The wing remained inactive until 1998 when it was re-designated and activated as the 363rd Air Expeditionary Wing at Al Kharj (later Prince Sultan Air Base), Saudi Arabia. The 363rd was among the first of several wings to be converted from permanent to provisional status and activated in an effort to perpetuate and add to the heritage of historic Air Force organizations. Replacing the inactivated 4404th Wing (Provisional) that had relocated from King Abdul Aziz Air Base after the Khobar Towers bombing, the 363rd conducted combat operations for Operations Southern Watch and Enduring Freedom. The 363rd inactivated in August 2003 when the Air Force withdrew its major operating units from Saudi Arabia.

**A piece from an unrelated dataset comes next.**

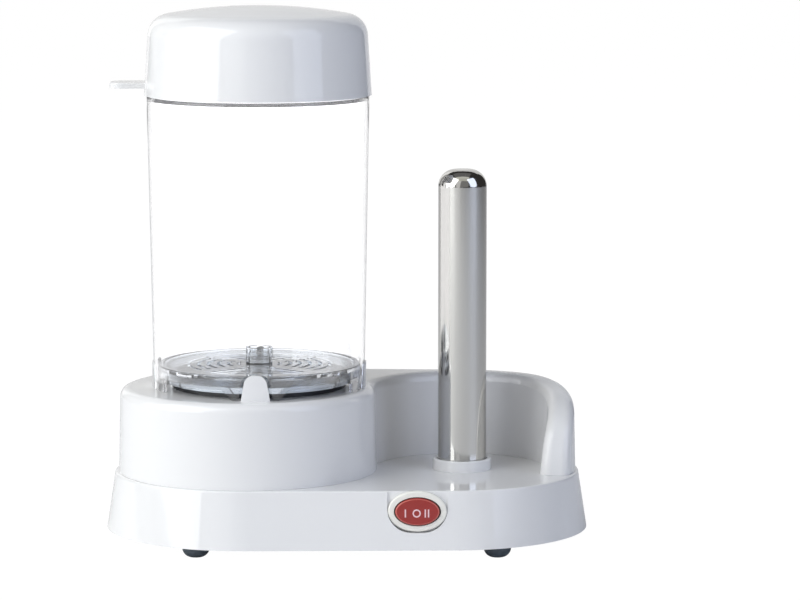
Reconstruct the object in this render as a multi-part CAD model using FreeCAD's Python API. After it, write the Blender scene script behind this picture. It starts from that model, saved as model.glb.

In 2007, the 363rd activated again in Southwest Asia, this time as the 363rd Flying Training Group based at Al Dhafra Air Base, United Arab Emirates. Assuming the mission formerly performed by the Gulf Air Warfare Center, the 363rd Flying Training Group built partnerships, tactical capabilities, and improved interoperability to facilitate integrated air operations and missile defense. The Flying Training Group inactivated in August 2011.

Almost 70 years after its first activation, the 363rd returned to Langley. On Feb. 17, 2015, as part of a major transformation of its intelligence, surveillance, and reconnaissance forces, the Air Force activated the 363rd Intelligence, Surveillance, and Reconnaissance Wing at Joint Base Langley-Eustis, Virginia.